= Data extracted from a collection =
+ + + +
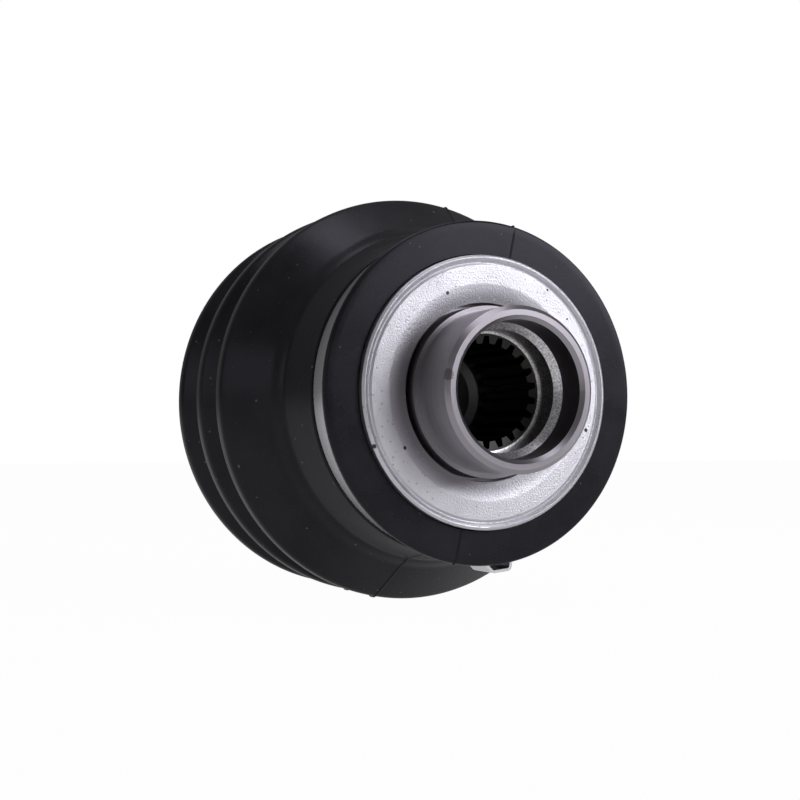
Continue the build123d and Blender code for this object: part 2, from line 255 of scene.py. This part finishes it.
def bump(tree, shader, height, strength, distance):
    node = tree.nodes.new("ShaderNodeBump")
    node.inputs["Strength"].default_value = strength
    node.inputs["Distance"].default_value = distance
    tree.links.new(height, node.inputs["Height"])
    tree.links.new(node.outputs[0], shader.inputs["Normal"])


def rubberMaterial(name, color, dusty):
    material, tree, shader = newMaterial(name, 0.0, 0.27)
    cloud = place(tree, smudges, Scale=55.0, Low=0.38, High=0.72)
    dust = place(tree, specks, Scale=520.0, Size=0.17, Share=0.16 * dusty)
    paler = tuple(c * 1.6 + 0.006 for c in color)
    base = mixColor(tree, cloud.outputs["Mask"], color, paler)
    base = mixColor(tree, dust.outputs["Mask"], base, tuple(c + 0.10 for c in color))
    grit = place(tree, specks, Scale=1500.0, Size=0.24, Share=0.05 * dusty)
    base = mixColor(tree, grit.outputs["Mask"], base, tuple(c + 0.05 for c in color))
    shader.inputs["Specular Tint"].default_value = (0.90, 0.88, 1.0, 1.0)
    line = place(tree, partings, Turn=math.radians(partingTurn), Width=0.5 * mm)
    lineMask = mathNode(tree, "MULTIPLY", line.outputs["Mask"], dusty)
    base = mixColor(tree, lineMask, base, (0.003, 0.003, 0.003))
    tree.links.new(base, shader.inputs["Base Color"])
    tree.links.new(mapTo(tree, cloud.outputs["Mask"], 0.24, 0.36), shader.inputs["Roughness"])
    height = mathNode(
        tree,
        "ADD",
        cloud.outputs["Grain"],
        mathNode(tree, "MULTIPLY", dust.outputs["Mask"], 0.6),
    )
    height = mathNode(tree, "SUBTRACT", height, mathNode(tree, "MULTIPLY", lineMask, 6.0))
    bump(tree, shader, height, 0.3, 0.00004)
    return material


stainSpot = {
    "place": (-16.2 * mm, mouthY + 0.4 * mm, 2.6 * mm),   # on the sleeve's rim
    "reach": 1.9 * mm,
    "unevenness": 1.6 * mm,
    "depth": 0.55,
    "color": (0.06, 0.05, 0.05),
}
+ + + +
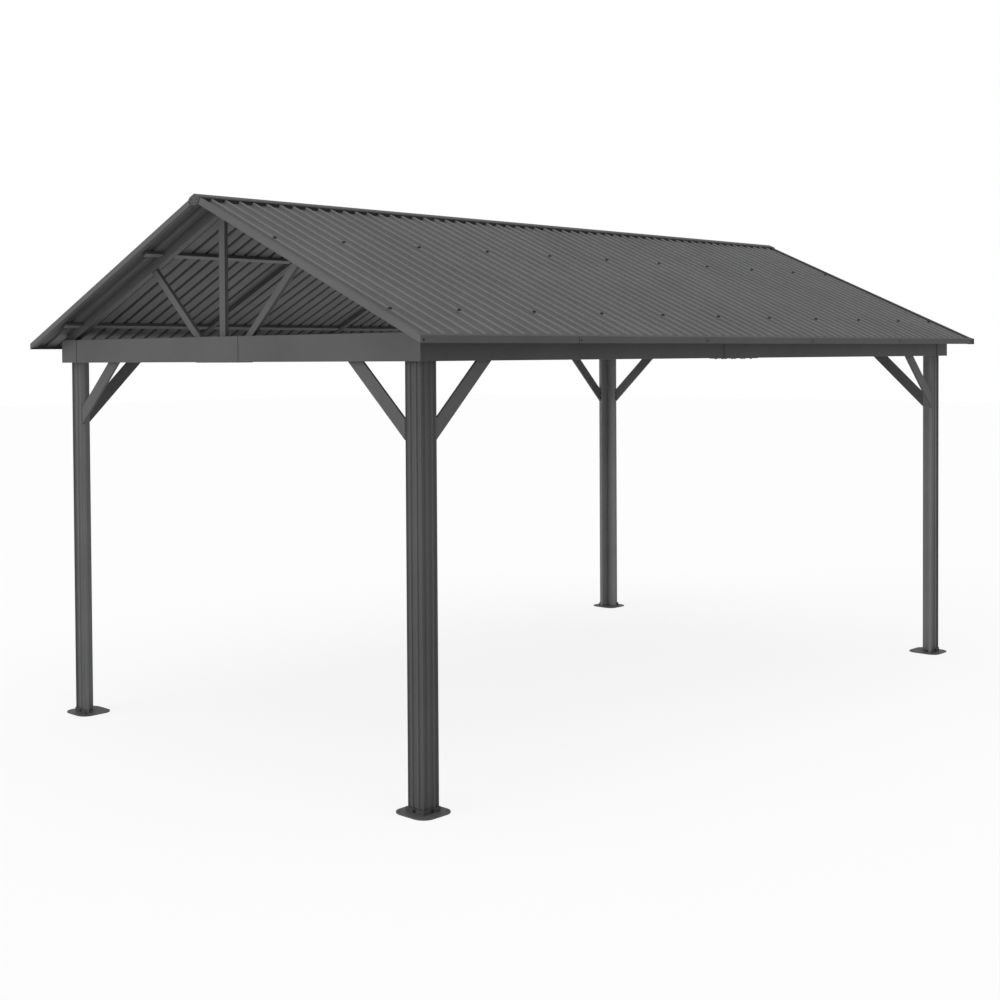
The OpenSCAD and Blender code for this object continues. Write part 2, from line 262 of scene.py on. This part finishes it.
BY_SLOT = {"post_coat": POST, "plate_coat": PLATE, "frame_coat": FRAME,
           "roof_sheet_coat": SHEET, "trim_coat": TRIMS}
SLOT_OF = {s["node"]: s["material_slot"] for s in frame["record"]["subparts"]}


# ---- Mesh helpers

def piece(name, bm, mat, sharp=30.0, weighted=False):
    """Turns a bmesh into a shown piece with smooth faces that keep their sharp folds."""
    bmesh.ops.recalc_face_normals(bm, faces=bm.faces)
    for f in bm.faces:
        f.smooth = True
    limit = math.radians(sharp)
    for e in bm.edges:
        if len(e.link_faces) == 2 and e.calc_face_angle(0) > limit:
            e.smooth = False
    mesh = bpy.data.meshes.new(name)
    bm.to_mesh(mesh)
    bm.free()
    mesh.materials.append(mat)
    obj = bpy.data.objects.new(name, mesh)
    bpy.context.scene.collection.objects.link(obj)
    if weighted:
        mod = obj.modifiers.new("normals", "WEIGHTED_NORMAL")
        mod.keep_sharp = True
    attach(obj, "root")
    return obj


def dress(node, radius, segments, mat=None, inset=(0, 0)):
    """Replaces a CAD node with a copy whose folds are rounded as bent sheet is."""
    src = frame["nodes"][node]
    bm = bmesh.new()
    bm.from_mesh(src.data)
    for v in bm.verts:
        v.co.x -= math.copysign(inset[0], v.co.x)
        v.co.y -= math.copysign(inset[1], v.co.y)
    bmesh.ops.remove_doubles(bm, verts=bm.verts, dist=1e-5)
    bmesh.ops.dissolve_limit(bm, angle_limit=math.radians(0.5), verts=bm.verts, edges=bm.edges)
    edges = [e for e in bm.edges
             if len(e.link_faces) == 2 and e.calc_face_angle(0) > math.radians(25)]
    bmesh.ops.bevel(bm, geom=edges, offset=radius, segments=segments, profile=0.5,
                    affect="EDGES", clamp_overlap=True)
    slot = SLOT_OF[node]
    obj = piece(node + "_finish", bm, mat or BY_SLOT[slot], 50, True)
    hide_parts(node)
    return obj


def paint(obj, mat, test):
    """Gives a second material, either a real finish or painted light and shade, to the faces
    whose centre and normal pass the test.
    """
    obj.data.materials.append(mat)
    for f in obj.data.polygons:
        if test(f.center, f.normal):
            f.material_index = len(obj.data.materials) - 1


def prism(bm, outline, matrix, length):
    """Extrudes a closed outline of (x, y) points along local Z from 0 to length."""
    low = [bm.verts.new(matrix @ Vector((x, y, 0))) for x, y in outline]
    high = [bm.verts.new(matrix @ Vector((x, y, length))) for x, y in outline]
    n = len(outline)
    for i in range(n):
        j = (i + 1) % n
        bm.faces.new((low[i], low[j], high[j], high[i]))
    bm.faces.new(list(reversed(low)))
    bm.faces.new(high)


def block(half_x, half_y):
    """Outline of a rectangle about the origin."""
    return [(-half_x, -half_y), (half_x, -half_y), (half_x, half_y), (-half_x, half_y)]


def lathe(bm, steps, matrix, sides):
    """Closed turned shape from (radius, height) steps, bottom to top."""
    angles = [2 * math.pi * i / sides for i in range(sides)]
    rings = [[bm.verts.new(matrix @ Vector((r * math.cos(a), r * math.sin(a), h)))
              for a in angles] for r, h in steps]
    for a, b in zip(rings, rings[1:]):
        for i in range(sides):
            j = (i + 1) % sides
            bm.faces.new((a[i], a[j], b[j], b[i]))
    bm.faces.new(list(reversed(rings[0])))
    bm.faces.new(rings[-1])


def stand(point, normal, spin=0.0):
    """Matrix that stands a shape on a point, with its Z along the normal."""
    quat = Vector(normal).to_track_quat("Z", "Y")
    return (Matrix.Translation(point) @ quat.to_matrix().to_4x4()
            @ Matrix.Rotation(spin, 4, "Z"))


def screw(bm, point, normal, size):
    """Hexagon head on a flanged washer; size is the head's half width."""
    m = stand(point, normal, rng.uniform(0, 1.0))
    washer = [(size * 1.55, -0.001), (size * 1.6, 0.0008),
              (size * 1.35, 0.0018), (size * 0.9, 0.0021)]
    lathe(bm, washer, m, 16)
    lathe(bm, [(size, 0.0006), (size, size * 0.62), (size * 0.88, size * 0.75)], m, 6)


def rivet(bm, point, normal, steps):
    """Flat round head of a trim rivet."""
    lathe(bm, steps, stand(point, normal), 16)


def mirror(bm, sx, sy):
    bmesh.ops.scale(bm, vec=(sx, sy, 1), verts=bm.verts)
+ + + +
= CHALLENGE =
Within the listing above, extract exactly the lines from the line with "The OpenSCAD and" to the line with "# ---- Mesh helpers", the two named lines included, and no others.

= ANSWER TO THE PROBLEM =
The OpenSCAD and Blender code for this object continues. Write part 2, from line 262 of scene.py on. This part finishes it.
BY_SLOT = {"post_coat": POST, "plate_coat": PLATE, "frame_coat": FRAME,
           "roof_sheet_coat": SHEET, "trim_coat": TRIMS}
SLOT_OF = {s["node"]: s["material_slot"] for s in frame["record"]["subparts"]}


# ---- Mesh helpers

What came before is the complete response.